Wimpy’s fame as a pool player also brought him in contact with Hollywood actors and other famous people of the time.

“We’d be watching TV or something at night and all of a sudden a movie star would come across, and he’d say ‘I know this guy. We played pool together. He’s a pool nut,’” Jeff Lassiter recalled his uncle saying.

One of those actors he befriended was Peter Falk, who played the detective “Columbo” for years on the TV series of the same name.

“He and Columbo were friends. He played pool with Columbo,” Jeff Lassiter said. “It was crazy to be sitting there and hear him talk about it.”

Doyle Lassiter says Wimpy also got to know Jackie Gleason, one of the actors in “The Hustler,” probably the most famous film ever about pool hustling.

Wimpy’s pool prowess also made him a lot of money. Jeff said he doesn’t know exactly how much, but he figures it was a lot given the fact his uncle gave away a lot of it — to family, strangers, anyone who needed it, particularly the poor.

Jeff remembers his uncle tipping the man who gave him his first shoe-shine $20 for a dollar-fifty tab. Doyle remembers him once tipping a waitress $100.

He was probably the most generous, however, with members of his own family, Jeff recalled.
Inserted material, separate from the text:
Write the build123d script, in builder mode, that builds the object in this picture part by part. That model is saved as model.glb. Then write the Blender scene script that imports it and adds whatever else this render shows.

“When he won tournaments, if he had the cash, he give you money,” he said. “I’d be ready to go out on a date on a Friday night and he’d say, ‘You got any money?’ I’d say ‘I’m alright. (I’d have a couple of dollars in my pocket.) He’d say, ‘I’ve got $10 in my pocket. So that’s $5 for you and $5 for me. I’d say,’Bud I can’t take your money.’ He’d say, ‘Take the money.’

“He kept us all in spending money,” Jeff continued. “He loved us to death. We were like his family. We were his kids.”

Jeff believes his uncle was likely more attracted to the money he earned from playing pool tournaments than he ever was the fame.

“When he’d win a trophy, he’d sometimes give it to a kid in the audience,” Jeff recalled. “My mom would say, ‘No, no, bring the trophies home ... but Bud would say, ‘What I care about a trophy for? I want the check.’”

His uncle, who died in 1988 just shy of his 70th birthday, also was attracted to pool because he found it challenging.

“He said it was the toughest sport alive because everybody can play pool,” Jeff said. “Short, fat, tall, in shape, out of shape. If you had good hand-eye coordination anybody could play pool. So you had a big field of competition.”